Sobre o quarteto investigado, chamado pela mídia local de Clube dos Assassinos, existem destaques que vale mencionar, mas também decepções. Addy, clichê e sem carisma nos primeiros momentos, é sem dúvida uma personagem que cresce e se transforma de um jeito inesperado; todos os relacionamentos da adolescente possuem um grau de complexidade que é inevitável não acompanhar. Cooper, o atleta, consegue transitar entre temas delicados e ainda manter um certo realismo nas decisões. Já Nate e Bronwyn são personagens rasos, sem química, e bem previsíveis. Menção honrosa para as coadjuvantes Janae (Jessica McLeod) e Maeve (Melissa Collazo), que são irreverentes e refrescam a fórmula batida do ensino médio americano.

A temática envolvendo relacionamentos LGBTQIA+ está bastante presente na série, de um jeito leve (quando tem que ser) e inserido para completar a trama e explicar alguns acontecimentos, não como um adereço desnecessário. Destaque para o sexto episódio, em que acontece o baile de formatura, com cenas de suspense e investigação mescladas com alívios cômicos e uma boa trilha sonora, o que deixa esse capítulo bem divertido e com um ritmo diferente do restante da série.

Ao final da jornada, aos poucos se revela o real autor do crime, mas a dinâmica e as motivações são pobres, o que também acaba destruindo o caminho pavimentado anteriormente pelo espectador de que algo super perspicaz estava por vir.

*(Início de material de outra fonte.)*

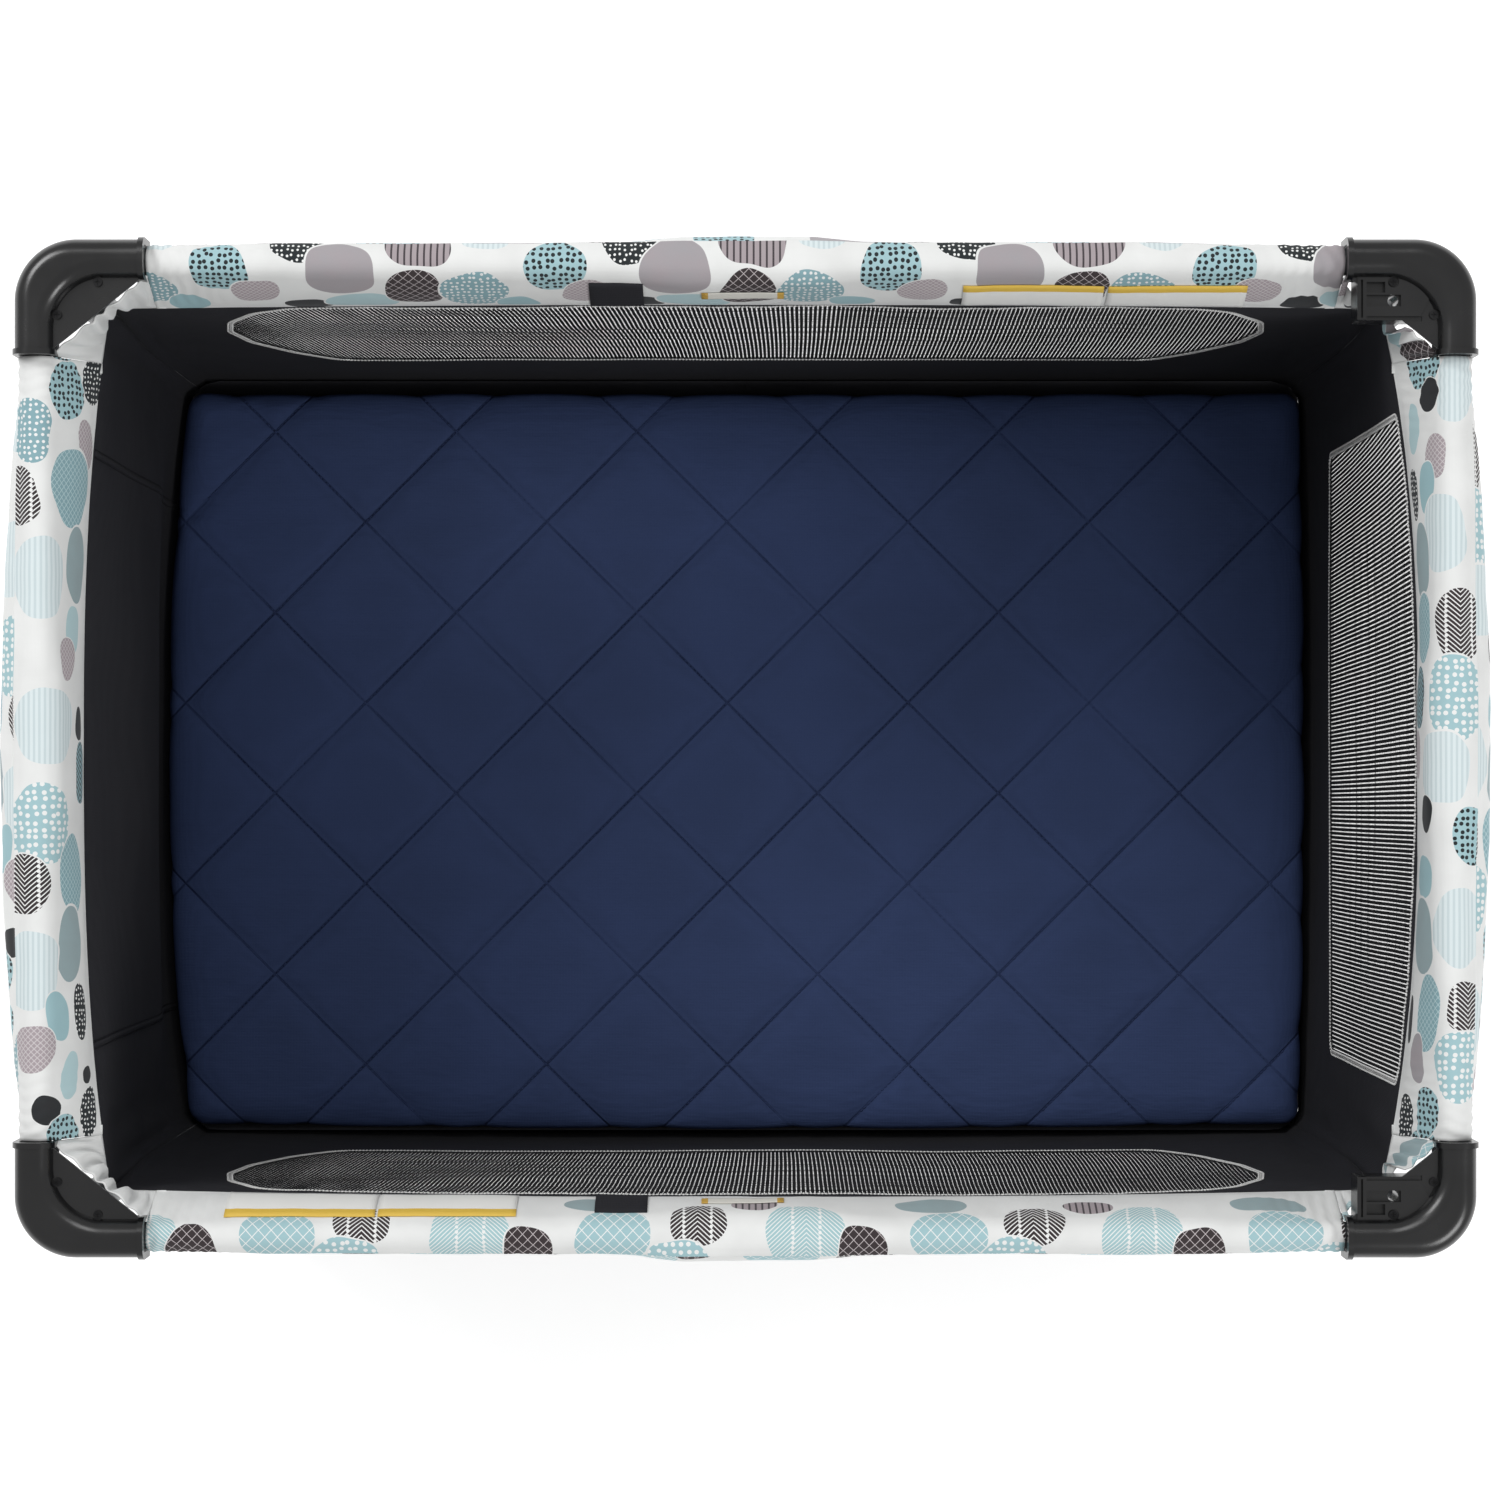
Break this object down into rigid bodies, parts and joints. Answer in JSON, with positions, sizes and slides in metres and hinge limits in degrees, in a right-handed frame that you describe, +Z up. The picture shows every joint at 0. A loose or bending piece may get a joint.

A produção termina com pontas soltas para uma possível 2ª temporada, que poderá ou não ser focada nos mesmos personagens. Com isso, Um de Nós Está Mentindo se apresenta como um suspense adolescente, e entrega exatamente isso, com pitadas de drama e abordagens de temas recorrentes nas escolas, que de alguma maneira acabam compensando a trama da investigação no desfecho. A série temi falhas e uma salada de clichês, mas tem um bom ritmo, o que talvez seja suficiente para entreter os amantes de mistérios.